大塚英志の感想
さて、今日は先日もお話したとうり大塚英志「物語消滅論」の感想です。
この本の話の内容は、
・物語の創作・消費のあり方の変容
・コンピューターによる新しい物語創作のあり方
・進化論的なイデオロギーから説話論的なイデオロギーへ
・私語りの変容
・文学の擁護
・舞城王太郎の悪口
一応、こんな感じです。
これ読んだ時点でもうなんかうっとおしいなって思った方、ご安心ください。こんな事は理解できなくても全く問題ありません。私もわかりませんでしたし。要は、この本で何がいいたいかっていうと、作者の半ば逆ギレ気味の自らによる自分の仕事の解説なんですから。

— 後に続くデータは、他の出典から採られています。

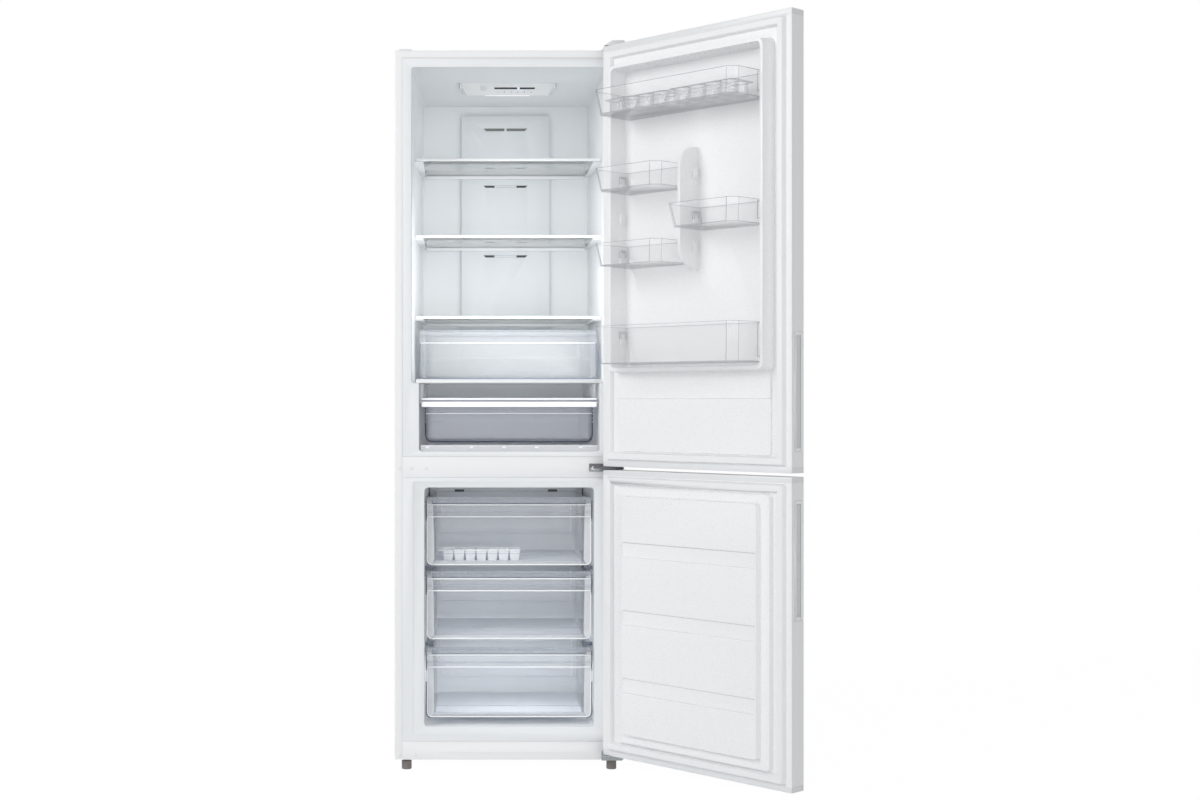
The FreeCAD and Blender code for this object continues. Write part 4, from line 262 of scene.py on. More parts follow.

この本を読んでいるとあぁ、このおっさん文学が好きなんだなぁってしみじみとした気分になります。もしかしたら今日本でこの人だけなんじゃないでしょうか?ここまでマジメに文学の事を考えている人は。だからこそ自分でヒールを買って出て*1「ブンガクなんて不良債権だ!」って言って文壇の人らを挑発して、でも無視されて、しょうがなく「そんなこと言ったって、文学はまだまだ大切だよね。ほら、文学はこうすればまだまだ使えるよね」なんていって自分に対する反論を書いている。でも多分また文壇からは無視されるんだろうなぁ。
あと、この方、メインカルチャー/サブカルチャー→文学/ブンガクの線引きにこだわってます。これは自分が文壇ではアウトサイダー*2だからこそよけいになんでしょう。そういう問題意識は非常によくわかるんですが、今、文学にしてもブンガクにしてもそんなに一般人に影響を与える存在ではないし、文壇自体がそんな区別なんてどうでもよくて「商売になればいいや」って考えのような気がする。女性誌なんかでよく登場する、「恋愛の神様」なんてモロそういう感じでしょう*3。
なんだか微笑ましいような悲しいような、読み終わるとそんな気分になります。